**Do this**
Return, exactly as written, the lines from the one containing "wall_bracket();" through the one containing "if empty is", with both ends included.

**Given data**
..............................
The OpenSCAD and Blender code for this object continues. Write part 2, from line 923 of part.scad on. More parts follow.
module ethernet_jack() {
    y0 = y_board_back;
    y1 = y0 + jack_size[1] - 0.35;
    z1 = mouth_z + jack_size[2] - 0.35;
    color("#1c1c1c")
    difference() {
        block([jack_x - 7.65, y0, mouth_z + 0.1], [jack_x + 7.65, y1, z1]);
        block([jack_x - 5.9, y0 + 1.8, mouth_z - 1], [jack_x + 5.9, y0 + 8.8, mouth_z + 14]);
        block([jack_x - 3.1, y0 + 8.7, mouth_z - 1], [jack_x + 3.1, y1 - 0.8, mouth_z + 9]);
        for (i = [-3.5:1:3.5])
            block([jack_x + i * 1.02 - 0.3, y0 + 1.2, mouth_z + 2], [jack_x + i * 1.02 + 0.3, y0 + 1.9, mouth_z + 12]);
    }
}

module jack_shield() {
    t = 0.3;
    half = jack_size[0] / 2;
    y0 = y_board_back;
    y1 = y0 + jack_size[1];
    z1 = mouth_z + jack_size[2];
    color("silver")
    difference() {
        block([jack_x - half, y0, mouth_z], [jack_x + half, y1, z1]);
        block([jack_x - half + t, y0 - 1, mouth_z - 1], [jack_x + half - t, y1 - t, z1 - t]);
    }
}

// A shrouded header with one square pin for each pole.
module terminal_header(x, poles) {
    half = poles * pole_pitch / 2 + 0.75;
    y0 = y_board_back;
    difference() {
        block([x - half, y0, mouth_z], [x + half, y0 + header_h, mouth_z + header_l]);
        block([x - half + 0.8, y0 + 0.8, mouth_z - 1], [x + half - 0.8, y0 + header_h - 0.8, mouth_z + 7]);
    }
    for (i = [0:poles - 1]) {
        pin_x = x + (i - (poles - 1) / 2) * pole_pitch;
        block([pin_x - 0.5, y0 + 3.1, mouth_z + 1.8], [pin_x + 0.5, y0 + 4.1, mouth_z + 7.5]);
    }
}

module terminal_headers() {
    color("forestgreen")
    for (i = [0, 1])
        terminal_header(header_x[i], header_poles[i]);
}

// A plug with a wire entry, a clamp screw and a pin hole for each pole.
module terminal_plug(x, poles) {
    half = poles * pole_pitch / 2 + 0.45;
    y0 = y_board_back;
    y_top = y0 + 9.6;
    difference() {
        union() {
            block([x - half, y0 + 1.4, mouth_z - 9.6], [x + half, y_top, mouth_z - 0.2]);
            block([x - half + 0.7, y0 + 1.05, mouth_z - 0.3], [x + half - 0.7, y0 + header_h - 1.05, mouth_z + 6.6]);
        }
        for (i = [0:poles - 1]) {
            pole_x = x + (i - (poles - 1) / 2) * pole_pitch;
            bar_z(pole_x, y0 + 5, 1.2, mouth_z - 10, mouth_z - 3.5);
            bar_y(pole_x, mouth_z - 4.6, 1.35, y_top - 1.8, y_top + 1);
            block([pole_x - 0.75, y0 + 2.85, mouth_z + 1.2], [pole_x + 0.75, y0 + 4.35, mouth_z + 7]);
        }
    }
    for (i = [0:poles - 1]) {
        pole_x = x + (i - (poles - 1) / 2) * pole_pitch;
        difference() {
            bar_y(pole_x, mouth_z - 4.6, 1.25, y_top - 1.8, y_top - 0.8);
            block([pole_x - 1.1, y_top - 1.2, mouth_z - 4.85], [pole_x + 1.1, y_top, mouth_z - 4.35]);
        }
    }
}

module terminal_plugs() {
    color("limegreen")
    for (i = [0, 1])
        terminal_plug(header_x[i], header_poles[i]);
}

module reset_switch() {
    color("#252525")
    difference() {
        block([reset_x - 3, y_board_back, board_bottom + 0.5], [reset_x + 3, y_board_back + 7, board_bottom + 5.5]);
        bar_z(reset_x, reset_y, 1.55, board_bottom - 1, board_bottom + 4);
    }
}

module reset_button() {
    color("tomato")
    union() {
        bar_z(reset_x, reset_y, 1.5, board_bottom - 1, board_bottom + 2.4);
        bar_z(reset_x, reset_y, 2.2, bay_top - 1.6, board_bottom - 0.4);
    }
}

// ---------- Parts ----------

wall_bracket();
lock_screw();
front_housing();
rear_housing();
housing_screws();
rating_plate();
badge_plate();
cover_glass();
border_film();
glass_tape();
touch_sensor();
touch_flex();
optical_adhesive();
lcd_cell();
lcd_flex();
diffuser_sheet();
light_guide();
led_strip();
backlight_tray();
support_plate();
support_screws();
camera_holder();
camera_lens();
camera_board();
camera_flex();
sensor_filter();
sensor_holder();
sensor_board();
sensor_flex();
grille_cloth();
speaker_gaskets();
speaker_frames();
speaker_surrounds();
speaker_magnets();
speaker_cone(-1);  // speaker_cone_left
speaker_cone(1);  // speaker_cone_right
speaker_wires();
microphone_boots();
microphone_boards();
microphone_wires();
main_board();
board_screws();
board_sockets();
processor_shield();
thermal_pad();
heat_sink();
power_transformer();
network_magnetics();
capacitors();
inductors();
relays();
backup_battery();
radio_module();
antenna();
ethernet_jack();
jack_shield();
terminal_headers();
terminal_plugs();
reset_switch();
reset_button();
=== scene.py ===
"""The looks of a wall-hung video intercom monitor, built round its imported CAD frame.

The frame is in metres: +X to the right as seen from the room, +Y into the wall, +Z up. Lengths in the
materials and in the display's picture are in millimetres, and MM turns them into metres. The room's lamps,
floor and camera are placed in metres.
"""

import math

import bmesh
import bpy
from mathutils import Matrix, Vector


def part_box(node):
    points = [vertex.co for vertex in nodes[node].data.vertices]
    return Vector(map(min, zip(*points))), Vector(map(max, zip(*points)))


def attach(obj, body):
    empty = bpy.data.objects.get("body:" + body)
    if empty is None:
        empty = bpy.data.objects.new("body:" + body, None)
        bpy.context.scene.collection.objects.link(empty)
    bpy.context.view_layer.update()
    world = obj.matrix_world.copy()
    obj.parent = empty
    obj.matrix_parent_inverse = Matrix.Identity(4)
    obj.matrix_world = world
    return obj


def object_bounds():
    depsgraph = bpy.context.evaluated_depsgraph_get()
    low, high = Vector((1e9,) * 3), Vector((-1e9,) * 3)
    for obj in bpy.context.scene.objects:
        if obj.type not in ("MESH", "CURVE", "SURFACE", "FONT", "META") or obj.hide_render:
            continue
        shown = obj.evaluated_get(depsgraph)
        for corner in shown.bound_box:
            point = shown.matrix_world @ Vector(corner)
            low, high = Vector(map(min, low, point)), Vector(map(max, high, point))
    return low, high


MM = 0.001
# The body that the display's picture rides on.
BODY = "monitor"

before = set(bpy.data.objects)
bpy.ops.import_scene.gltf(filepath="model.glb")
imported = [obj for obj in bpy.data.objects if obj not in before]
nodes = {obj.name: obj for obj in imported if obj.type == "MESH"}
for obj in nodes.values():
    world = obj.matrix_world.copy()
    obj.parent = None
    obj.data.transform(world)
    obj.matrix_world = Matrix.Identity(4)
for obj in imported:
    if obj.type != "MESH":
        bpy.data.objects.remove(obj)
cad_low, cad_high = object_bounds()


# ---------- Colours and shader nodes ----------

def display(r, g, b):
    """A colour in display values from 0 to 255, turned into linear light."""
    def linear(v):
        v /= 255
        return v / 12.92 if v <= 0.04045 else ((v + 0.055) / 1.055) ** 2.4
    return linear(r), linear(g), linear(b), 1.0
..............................
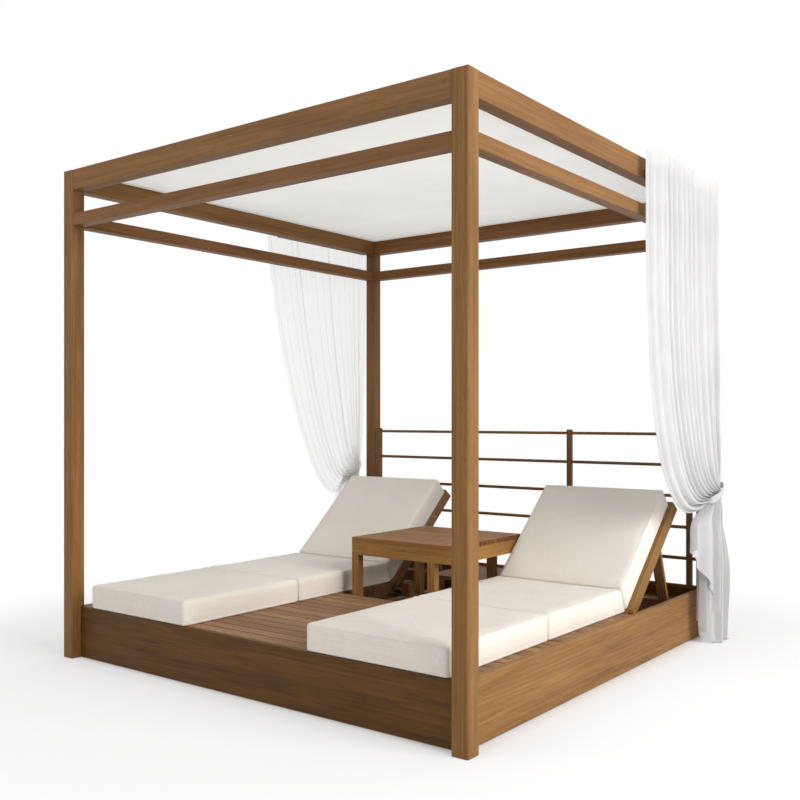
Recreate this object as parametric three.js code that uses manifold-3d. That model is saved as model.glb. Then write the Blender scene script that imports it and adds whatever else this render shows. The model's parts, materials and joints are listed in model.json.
..............................
**Task response**
wall_bracket();
lock_screw();
front_housing();
rear_housing();
housing_screws();
rating_plate();
badge_plate();
cover_glass();
border_film();
glass_tape();
touch_sensor();
touch_flex();
optical_adhesive();
lcd_cell();
lcd_flex();
diffuser_sheet();
light_guide();
led_strip();
backlight_tray();
support_plate();
support_screws();
camera_holder();
camera_lens();
camera_board();
camera_flex();
sensor_filter();
sensor_holder();
sensor_board();
sensor_flex();
grille_cloth();
speaker_gaskets();
speaker_frames();
speaker_surrounds();
speaker_magnets();
speaker_cone(-1);  // speaker_cone_left
speaker_cone(1);  // speaker_cone_right
speaker_wires();
microphone_boots();
microphone_boards();
microphone_wires();
main_board();
board_screws();
board_sockets();
processor_shield();
thermal_pad();
heat_sink();
power_transformer();
network_magnetics();
capacitors();
inductors();
relays();
backup_battery();
radio_module();
antenna();
ethernet_jack();
jack_shield();
terminal_headers();
terminal_plugs();
reset_switch();
reset_button();
=== scene.py ===
"""The looks of a wall-hung video intercom monitor, built round its imported CAD frame.

The frame is in metres: +X to the right as seen from the room, +Y into the wall, +Z up. Lengths in the
materials and in the display's picture are in millimetres, and MM turns them into metres. The room's lamps,
floor and camera are placed in metres.
"""

import math

import bmesh
import bpy
from mathutils import Matrix, Vector


def part_box(node):
    points = [vertex.co for vertex in nodes[node].data.vertices]
    return Vector(map(min, zip(*points))), Vector(map(max, zip(*points)))


def attach(obj, body):
    empty = bpy.data.objects.get("body:" + body)
    if empty is None:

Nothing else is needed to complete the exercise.